The Mudcat Café TM
Thread #125091   Message #2768591
Posted By: Don Firth
18-Nov-09 - 02:28 PM
Thread Name: Little Hawk on video 'Takes a lot to...'
Subject: RE: Little Hawk on video 'Takes a lot to...'
As I said, I don't have a Facebook account and I don't intend to get one. An out-of-town friend talked my wife into getting one, but she found it a bit of a hassle and there was nothing she wanted to do on Facebook that she couldn't do with e-mail or on the telephone, so she dumped it.

Apparently a lot of musicians use MySpace. I'm going to have to ask my upstairs neighbor, Misty Weaver, about the details of setting up a MySpace site. She's a singer/songwriter and has recently issued a CD of her songs; she thinks of them as "folk songs," but—well—they are interesting, and a bit different. Misty's page.
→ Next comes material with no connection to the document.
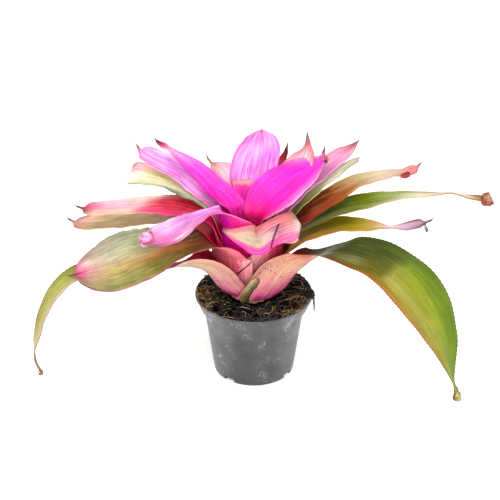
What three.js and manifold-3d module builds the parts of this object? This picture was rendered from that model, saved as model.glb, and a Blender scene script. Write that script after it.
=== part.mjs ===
// A neoregelia bromeliad in its 12 cm nursery pot, in millimetres, +Z up.
// The origin is the middle of the pot's base, on the pot's own axis.
// Each leaf clasps the short stem with a broad sheath, runs up the wall of the cup that all the
// sheaths make together, and then leans out as a strap with a small dark spine at its end.

import * as THREE from 'three';
import { mergeVertices } from 'three/addons/utils/BufferGeometryUtils.js';
import Module from 'manifold-3d';

const wasm = await Module();
wasm.setup();

// ---- Driving dimensions ---------------------------------------------------------------------

const CLEARANCE = 0.3; // between pieces that touch

const POT_HEIGHT = 88.5;
const POT_RIM_RADIUS = 60;
const POT_COLLAR_RADIUS = 55.5; // at the foot of the collar
const POT_COLLAR_HEIGHT = 13;
const POT_BODY_TOP_RADIUS = 51;
const POT_BASE_RADIUS = 41;
const POT_WALL = 1.6;
const POT_FLOOR = 2;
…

I bought a copy of her CD in the spirit of "support your local musician."

As much as Dylan doesn't ring my chimes, I have to give him credit for being one helluva songwriter, and, indeed, he didn't really turn into a mush-mouth until a bit later in his career (unfortunately, Emmylou Harris seems to be suffering from the same condition; as lovely as her voice is, she swallows her consonants and you can't understand half of the lyrics she sings). I think what turned me off about Dylan was that—

Well, let's put it this way:   When I first began learning and singing folk songs, my mentors and examples (both live and on records) never tried to sound like anything they were not. And a few years after I got started, even the Brothers Four didn't try to sound like anything other than four college boys. Joan Baez has a very nice, clear soprano, and she uses it. Richard Dyer-Bennet was cultured, well-educated, and an offspring of the English peerage and he sounded like it. Woody Guthrie and Lead Belly sounded the most "folky," but they came by it honestly.

Then—along came Bob Dylan (real name, Zimmerman). People who went to high school with him said that before folk, he was singing rock, and he had a nice, clear singing voice that sounded, naturally, a bit like Buddy Holly's. A few years later, when they heard his first folk records, his voice was entirely different, sounding as if he had just been dug out of a potato patch and was about eighty years old. That much of a natural change was simply not possible unless he had taken to gargling with Drano. And in interviews, he came up with a completely bogus history, often contradictory, about how he was a migrant worker following the crops, had spent years hopping freights (remember, he wasn't even twenty yet), and who, in general, seemed to be deluded into thinking that he was Woody Guthrie.

My "Phony Meter" pegged out.

After Dylan came along, suddenly, I kept running into people (lots of college drop-outs) showing up in coffeehouses and folk festivals with expensive guitars, but wearing bib overalls, interweaving straw in their hair, at least one tooth blacked out, and a singing voice carefully cultivated to be raspy, slightly off-key, and with an impenetrable phony Southern or "Okie" accent they apparently got by studying re-runs of "Hee Haw" and "The Beverly Hillbillies." By the way, it's not as if they were trying to play a part (like The New Lost City Ramblers, who did it well and with great humor), they were trying to convince the not-all-that-impressed audiences (and, perhaps, themselves) that that's what they really were, even when they had rarely been outside the city limits.

Also, read what Dave Van Ronk says about Dylan in "The Mayor of McDougal Street." Van Ronk doesn't particularly bad-mouth him, he just tells what happened. Everything Van Ronk says about Dylan I've also heard from other sources. Dylan "borrowed" from everyone, which is perfectly okay. Everybody learns most of the songs they sing from other singers, either in person or on record, and they often copy arrangements, but Dylan started claiming that some of the songs he learned from others (including Van Ronk) he had written and/or arranged himself!

So, on that basis, I don't have a very good impression of Dylan. I am, however, waiting for Suze Rotolo's "A Freewheelin' Time," which I have on hold at the Seattle Public Library. Maybe she tells a different story or takes a different slant on it.

I hope you can get your stuff up on YouTube, Little Hawk. I'm most interested in hearing you at work. Maybe you are what Dylan could have been if he'd been a bit more real.